You mentioned in your essay that you didn’t fit in as a kid. Do you remember a specific instance of feeling like, ‘I don’t fit in with all the rest of these kids,’ or, ‘This is not my place’?

I wouldn’t even know where to begin. I mean, I was raised in a small town in Pennsylvania. I went to a public school where athletic ability and fitting the mold of a particular curriculum were the attributes that were considered successful or popular. For me, thank goodness, I discovered music.

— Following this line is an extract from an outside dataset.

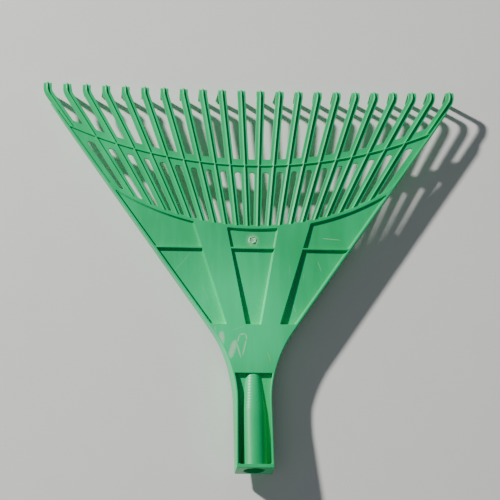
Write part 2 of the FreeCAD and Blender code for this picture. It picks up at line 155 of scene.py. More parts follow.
# ---- handle socket
SOCKET_PITCH = 6.0
SOCKET_LENGTH = 114.0
SOCKET_DEPTH = 31.5
TUBE_RADIUS = 15.5
BORE_RADIUS = 12.5
TUBE_STRAIGHT = 71.0
NOSE_RADIUS = 10.2
NOSE_PAST_NECK = 3.0
NOSE_RISE = 4.2
WEB_RISE = 9.0
BORE_TAPER = 38.0
BORE_END_RADIUS = 5.5
END_WALL = 4.5
WALL_FLARE_PAST_MOUTH = 10.0
SQUARE_START_Y = -20.0
SQUARE_RUN = 60.0
TUBE_RINGS = 48
TUBE_RIPPLE = 0.07
SPOKES = 72


# ---- small helpers

def pitched(y, z):
    """Fan (y, z) of a point of the socket, which is drawn level behind the neck's end."""
    angle = math.radians(SOCKET_PITCH)
    back = NECK_END_Y - y
    return (NECK_END_Y - back * math.cos(angle) + z * math.sin(angle),
            back * math.sin(angle) + z * math.cos(angle))


MOUTH_Y = NECK_END_Y - SOCKET_LENGTH
ORIGIN_Y, ORIGIN_Z = pitched(MOUTH_Y, -SOCKET_DEPTH / 2)


def row(x, y, z):
    return Vector((x, y - ORIGIN_Y, z - ORIGIN_Z)) / 1000


def from_socket(x, y, z):
    return row(x, *pitched(y, z))


def unit(start, end):
    length = math.hypot(end[0] - start[0], end[1] - start[1])
    return ((end[0] - start[0]) / length, (end[1] - start[1]) / length)


def along(point, direction, distance):
    return (point[0] + direction[0] * distance, point[1] + direction[1] * distance)


def sideways(point, direction, distance):
    """A point moved square off a direction, to its right if positive."""
    return (point[0] + direction[1] * distance, point[1] - direction[0] * distance)


def lerp(a, b, share):
    return a + (b - a) * share


def line_x(line, y):
    (x0, y0), (x1, y1) = line
    return x0 + (x1 - x0) * (y - y0) / (y1 - y0)


def meet_circle(point, direction, centre_y, radius):
    """Where a line going north first meets a circle centred on the Y axis."""
    b = point[0] * direction[0] + (point[1] - centre_y) * direction[1]
    c = point[0] ** 2 + (point[1] - centre_y) ** 2 - radius ** 2
    return along(point, direction, -b - math.sqrt(b * b - c))


def meet_lines(p, u, q, v):
    """Where the line through p along u meets the line through q along v."""
    cross = u[0] * v[1] - u[1] * v[0]
    return along(p, u, ((q[0] - p[0]) * v[1] - (q[1] - p[1]) * v[0]) / cross)


def circle_points(centre_y, radius, x_start, x_end, count):
    """Points on the south side of a circle centred on the Y axis."""
    a, b = math.asin(x_start / radius), math.asin(x_end / radius)
    angles = [lerp(a, b, i / count) for i in range(count + 1)]
    return [(radius * math.sin(t), centre_y - radius * math.cos(t)) for t in angles]


# ---- outlines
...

I still feel like an alien most of the time, and I think a lot of us do. I don’t think that’s unique. Music has brought me a means of expressing myself, where if I didn’t have it I would have wound up in a whole lot of trouble. It’s brought me a family outside of my own blood family, and a community.

Do you remember the first song you ever wrote, like as a kid?

I believe the first song was called ‘Lesbian Friend,’ which I played for my mother. She wasn’t extremely impressed, but it was a true tale.

About a friend of yours?

Yeah, a high school friend of mine. Who I had quite a crush on. Actually, I think I’m lying to you by accident. I think I wrote it before that, and it came true later. Where I had this big crush on a young lady in high school. I think we might have kissed one time, in the woods, and then I found out that she was going out with this girl, and I was really upset. Then the other girl was like, ‘Sean, this ain’t like personal. We like girls.’ It was a tough pill for me to swallow.

So, bringing it back, I’m wondering, is there going to be a volume two of this record?

There will be. It’s all been recorded. I was advised not to make a double record. I thought that the Volume One, Volume Two, that sounded good to me. I think that’s what we’ll do.